Mentiras creíbles, verdades increíbles

La noria de la Guerra Civil

El 18 de julio de 1936, a mi padre y a sus dos hermanos varones les pilló la contienda subidos a una monumental atracción de feria en la calle de Felipe II, en Madrid

Un miliciano republicano, durante el combate con las tropas nacionales en Madrid, en julio de 1936 ABC

Fernando Rodríguez Lafuente

Advirtió el escritor James Salter que solo permanece aquello que se escribe. Por muy increíble que parezca lo que se escriba. La siguiente historia fue narrada oralmente, sólo una vez en su vida, por mi padre. Como parece mentira y es verdad, la única forma de que sea verdad es dejándola escrita para que parezca mentira. Así, con el paso del tiempo parecerá mentira y se convertirá en verdad. Y será una mentira más, que es verdad, surgida de la despreciable Guerra Civil española, porque uno debe aprender de aquellas cosas que no se pueden cambiar. Aprender del paso insoslayable del tiempo. Del cúmulo de sombras que forman una vida. Aprender de la galería de voces que pueblan el eco de la memoria, pero no son la Historia .

El 18 de julio de 1936 a mi padre y a sus dos hermanos varones la Guerra les comienza subidos en una monumental noria instalada en la calle de Felipe II, donde hoy está un edificio de El Corte Inglés, y se quedan allí, en lo más alto, mientras por Felipe II, Goya, Narváez, Torrijos, se ve correr a gentes, se oyen disparos y los gritos angustiados de los que huyen sin saber muy bien de qué.
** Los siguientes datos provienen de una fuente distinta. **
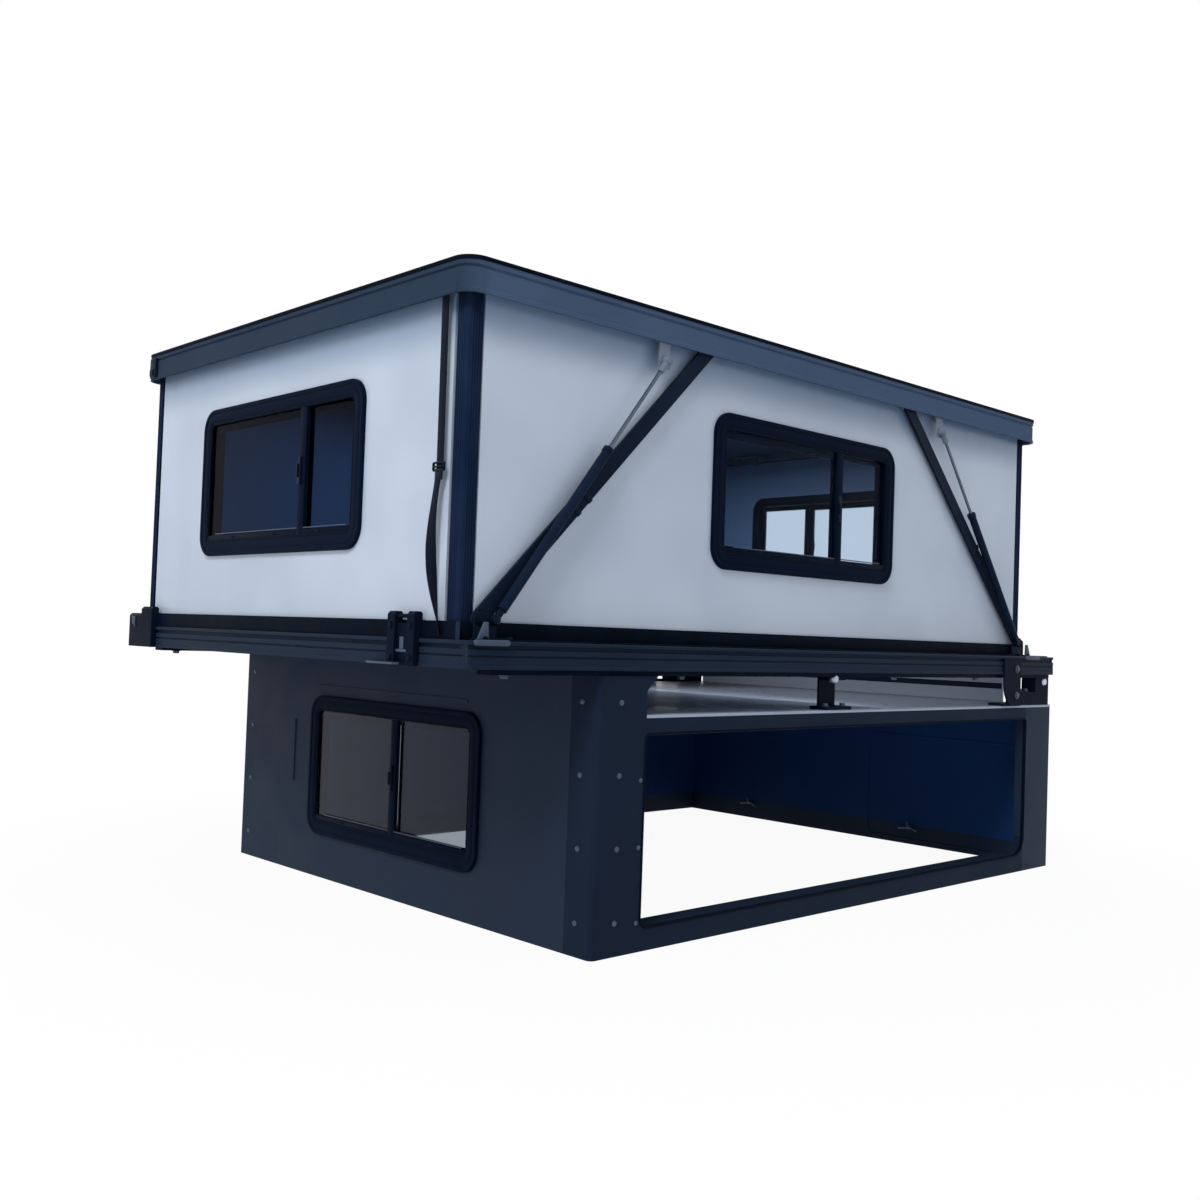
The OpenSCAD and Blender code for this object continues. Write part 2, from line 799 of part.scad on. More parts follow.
module base_bracket() {
    foot_l = 84;
    foot_w = 40;
    foot_t = 5;
    stud_l = 9;
    foot_x = arm_x0 - arm_w / 2 - 4;
    translate([foot_x + foot_l / 2, -tent_hw - curb_out - foot_w / 2, ledge_z]) linear_extrude(foot_t)
        rounded(foot_l, foot_w, foot_w / 2 - 1);
    translate([0, -bracket_y, 0]) rotate([90, 0, 0]) linear_extrude(bracket_t)
        polygon([
            [arm_x0 - 14, ledge_z + foot_t - eps], [arm_x0 - 14, arm_zb + 8], [arm_x0 - 6, arm_zb + 15],
            [arm_x0 + 6, arm_zb + 15], [strut_x0 + 10, arm_zb + 9], [strut_x0 + 10, ledge_z + foot_t - eps]
        ]);
    translate([arm_x0, -arm_y, arm_zb]) rotate([90, 0, 0]) cylinder(r = pin_r, h = arm_t + 1 + eps);
    translate([strut_x0, -bracket_y - bracket_t + eps, arm_zb]) rotate([90, 0, 0])
        cylinder(r = pin_r, h = stud_l);
}

module arm_base_brackets() {
    color(c_grey) each_side() each_end() base_bracket();
}

strut_x1 = strut_x0 + strut_run;

module top_fitting() {
    puck_t = 2.4;
    tab_w = 32;
    // sliding puck at the head of the arm
    translate([arm_x1, -arm_y + puck_t + 0.6, arm_zt]) rotate([90, 0, 0]) {
        cylinder(r = arm_w / 2, h = puck_t);
        cylinder(r = pin_r, h = puck_t + 0.6 + arm_t + 1);
    }
    // tab and ball stud for the strut, hung from the outer wall of the track
    translate([strut_x1 - tab_w / 2, -track_y1, strut_zt - 14])
        cube([tab_w, track_t, frame_z - strut_zt + 14]);
    translate([strut_x1, -track_y1 + eps, strut_zt]) rotate([90, 0, 0])
        cylinder(r = pin_r, h = strut_y - track_y1 + 4);
}

module arm_top_fittings() {
    color(c_grey) each_side() each_end() top_fitting();
}

// Places its child along a strut, with X from the foot ball to the top ball
module along_strut() {
    translate([strut_x0, -strut_y, arm_zb]) rotate([0, -strut_angle, 0]) children();
}

// Eye at the end of a strut, with its bore along Y
module strut_eye(bore) {
    r = bore ? pin_r + seat : eye_r;
    rotate([90, 0, 0]) cylinder(r = r, h = bore ? eye_w + 2 : eye_w, center = true);
}

// Round bar of a strut, from one distance along it to another
module strut_bar(r, from, to) {
    translate([from, 0, 0]) rotate([0, 90, 0]) cylinder(r = r, h = to - from);
}

neck_l = 24;
rod_in = 36;

module gas_cylinders() {
    neck_lap = 6;
    bore_in = rod_in + 4;
    collar = [-6, 4];
    color(c_black) each_side() each_end() along_strut() difference() {
        union() {
            strut_eye(false);
            strut_bar(eye_w / 2, 0, neck_l + neck_lap);
            strut_bar(gas_r, neck_l, gas_l);
            strut_bar(gas_r + 1.5, gas_l + collar[0], gas_l + collar[1]);
        }
        strut_eye(true);
        strut_bar(rod_r + seat, gas_l - bore_in, gas_l + bore_in / 2);
    }
}

module gas_rods() {
    eye_lap = 2;
    color(c_grey) each_side() each_end() along_strut() difference() {
        union() {
            strut_bar(rod_r, gas_l - rod_in, strut_len);
            strut_bar(eye_w / 2, strut_len - neck_l - eye_lap, strut_len - eye_lap);
            translate([strut_len, 0, 0]) strut_eye(false);
        }
        translate([strut_len, 0, 0]) strut_eye(true);
    }
}

// Fittings on the front of the tray
latch_y = -tray_w / 2 + latch_in;
ear_w = 24;
ear_gap = 40;
latch_top = curb_z + 17;

// Plate of the latch with its outer side at y, clasping the front rail up to the given height
module latch_plate(y, w, top) {
    curb_x = tent_front_x - curb_out;
    translate([0, y, 0]) rotate([90, 0, 0]) linear_extrude(w) polygon([
        [x_front, tray_z], [tray_front_x, tray_z], [tray_front_x, ledge_z],
        [curb_x, ledge_z], [curb_x, top - 4], [curb_x - 4, top],
        [x_front + 6, top], [x_front, top - 6]
    ]);
}

module front_latch() {
    foot_t = 6;
    foot_l = 144;
    bar_r = 4;
    bar_in = 8;
    bar_up = 8;
    corner_in = 12;
    corner_w = 71;
    catch_w = 60;
    color(c_black) {
        for (side = [-1, 1])
            latch_plate(latch_y + side * (ear_w + ear_gap) / 2 + ear_w / 2, ear_w, latch_top);
        // catch on the far corner, with a lower cheek at the corner itself
        latch_plate(tray_w / 2 - corner_in - corner_w + eps, catch_w, latch_top);
        latch_plate(tray_w / 2 - corner_in, corner_w, curb_z);
        translate([x_front + bar_in, latch_y, curb_z + bar_up]) rotate([90, 0, 0])
            cylinder(r = bar_r, h = ear_gap + 2, center = true);
        translate([x_front + 2, latch_y - (ear_w + ear_gap / 2), tray_z])
            cube([latch_proud - 2, foot_l, foot_t]);
    }
}

// Hold-down strap: a straight fall to the buckle, then a slack bow to the curb
strap_x = tent_front_x - curb_out;
strap_y = -tent_hw + strap_in;
buckle_z = ledge_z + buckle_h;
bow = 17;
lean = 16;
bow_steps = 24;
strap_z0 = ledge_z + 6;
strap_path = [
    [strap_y, ceiling_z],
    [strap_y - 2, buckle_z],
    for (i = [1:bow_steps])
        [strap_y - 2 - lean * i / bow_steps + bow * sin(180 * i / bow_steps),
            buckle_z + (strap_z0 - buckle_z) * i / bow_steps]
];

module strap() {
    half = strap_w / 2;
    last = len(strap_path) - 1;
    color(c_black) translate([strap_x, 0, 0]) rotate([90, 0, -90]) linear_extrude(strap_t)
        polygon(concat(
            [for (p = strap_path) [-p[0] - half, p[1]]],
            [for (i = [0:last]) [-strap_path[last - i][0] + half, strap_path[last - i][1]]]
        ));
}

module strap_buckle() {
    frame_w = strap_w + 16;
    frame_h = 18;
    frame_t = 4;
    color(c_black) translate([strap_x - strap_t, strap_y - 2, buckle_z]) rotate([90, 0, -90])
        linear_extrude(frame_t) difference() {
            rounded(frame_w, frame_h, 4);
            for (side = [-1, 1]) translate([0, side * 4.2]) square([strap_w + 1, 3.2], center = true);
        }
}

canopy_post(true, true);  // canopy_post_front_near
canopy_post(true, false);  // canopy_post_front_far
canopy_post(false, true);  // canopy_post_rear_near
canopy_post(false, false);  // canopy_post_rear_far
canopy_near_sill();
canopy_near_header();
canopy_far_wall();
canopy_front_wall();
canopy_rear_wall();
canopy_roof();
rear_riser();
canopy_window_frame();
canopy_window_glass();
mount_brackets();
tray_rail_near();
tray_rail_far();
tray_rail_front();
tray_rail_rear();
tray_floor();
tray_bearers();
corner_seals();
wall_hinges();
roof_frame();
roof_panel();
roof_rim();
lift_arms();
arm_base_brackets();
arm_top_fittings();
gas_cylinders();
gas_rods();
front_latch();
strap();
strap_buckle();
side_wall(0);  // wall_near
tent_window_frame(0, 0);  // window_frame_near
tent_window_glass(0, 0);  // window_glass_near
side_wall(180);  // wall_far
tent_window_frame(180, 0);  // window_frame_far
tent_window_glass(180, 0);  // window_glass_far
end_wall(-90, -front_window_y);  // wall_front
tent_window_frame(-90, -front_window_y);  // window_frame_front
tent_window_glass(-90, -front_window_y);  // window_glass_front
end_wall(90, 0);  // wall_rear
tent_window_frame(90, 0);  // window_frame_rear
tent_window_glass(90, 0);  // window_glass_rear
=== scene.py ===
"""Looks of a pickup-bed canopy that carries a raised hard-walled roof tent.

All sizes are in metres, in the frame of the CAD part: X runs towards the rear of the vehicle, Y away
from the side opening, Z up, and the origin is the bottom centre of the canopy.
"""

import logging
import math
from dataclasses import dataclass
from enum import Enum
from typing import Iterable, Mapping, Sequence

import bmesh
import bpy
from mathutils import Matrix, Vector


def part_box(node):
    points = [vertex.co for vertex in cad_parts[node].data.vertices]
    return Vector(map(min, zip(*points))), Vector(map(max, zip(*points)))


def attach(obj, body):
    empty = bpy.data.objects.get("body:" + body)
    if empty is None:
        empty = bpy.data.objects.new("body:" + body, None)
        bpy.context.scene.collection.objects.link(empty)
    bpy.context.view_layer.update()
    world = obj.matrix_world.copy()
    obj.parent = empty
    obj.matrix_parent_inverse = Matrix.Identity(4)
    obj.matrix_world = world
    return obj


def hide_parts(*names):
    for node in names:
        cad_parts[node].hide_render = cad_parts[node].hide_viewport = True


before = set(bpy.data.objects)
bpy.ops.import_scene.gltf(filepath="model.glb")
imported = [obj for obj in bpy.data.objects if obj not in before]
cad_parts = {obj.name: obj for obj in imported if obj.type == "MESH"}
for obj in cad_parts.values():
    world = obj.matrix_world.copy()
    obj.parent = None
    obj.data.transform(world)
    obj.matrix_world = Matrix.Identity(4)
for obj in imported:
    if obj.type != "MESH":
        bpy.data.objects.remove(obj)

log = logging.getLogger("roof_tent")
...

Uno no puede comenzar una sangrienta Guerra Civil en lo alto de una noria, inmovilizada porque el tipo que estaba a cargo, al escuchar los primeros disparos y contemplar el caos en las calles, había desaparecido, y dejado a su suerte a cuantos allí estaban.

Y ahí, mi padre, Fernando, junto con sus hermanos, Ángel y Carlos, éste último el más avispado, quien al silbar de las balas, advirtió: «Al suelo, que tiran a dar». Pero, ¿a quién disparaban? A todos, y a ninguno, tal vez a los que se movieran. No es mal ejemplo de lo que la Guerra fue. Y allí permanecieron los tres, viendo cómo la infancia, para el más pequeño, y la adolescencia para los otros dos, desaparecía mientras contemplaban gentes caídas en las aceras, incendios en la lejanía. Los tres se asomaban en los límites de un miedo sin fin, pero también de un inesperado espectáculo gratuito ofrecido en el escenario de la vía pública.

Durante cuatro horas, el ir y venir, las sirenas, las consignas, los grupos de civiles armados, los guardias de asalto incapaces de poner orden en el guirigay espeluznante que había comenzado, las milicias populares con sus monos caseros, fueron la película en relieve, sin pantalla, que presenciaron ensimismados y asustados, como fugaces espectadores.

Asistieron con la sensación de que algo raro y tremendo ocurría, pero, al tiempo, con los ojos inyectados de asombro y curiosidad, de intriga y pavor. No sólo en la calle estaba el fatal espectáculo, también en los susurros, quejidos y llamadas de auxilio que lanzaban al aire de Madrid, desesperadamente, el resto de los cercados en sus cestas de la inmensa noria de la calle Felipe II. Según se contaron los tres hermanos, las horas transcurrieron como un relámpago, en un vértigo de imaginación y sospecha. Ni siquiera sabían si el tiempo pasaba, mientras la tarde, un caluroso julio madrileño, caía sin remisión hacia el lado del Palacio Real .

La oscuridad le tendía la mano a un inquietante silencio. De pronto, los disparos cesaron, se volvió a ver a transeúntes que, ahora, sin el nerviosismo de unas horas antes, procuraban llegar a sus casas, recoger a los familiares que se refugiaron en algún portal o establecimiento. Y, de pronto, alguien, anónimo e invisible, tomó la manivela de la noria y comenzó a mover la gran rueda del sueño y, así, uno a uno, familia a familia, parejas de novios, grupos de amigos, los tres hermanos, lograron volver a pisar el suelo de la calle. Sin saber lo que se les venía encima. El comienzo de las mentiras creíbles y las verdades increíbles.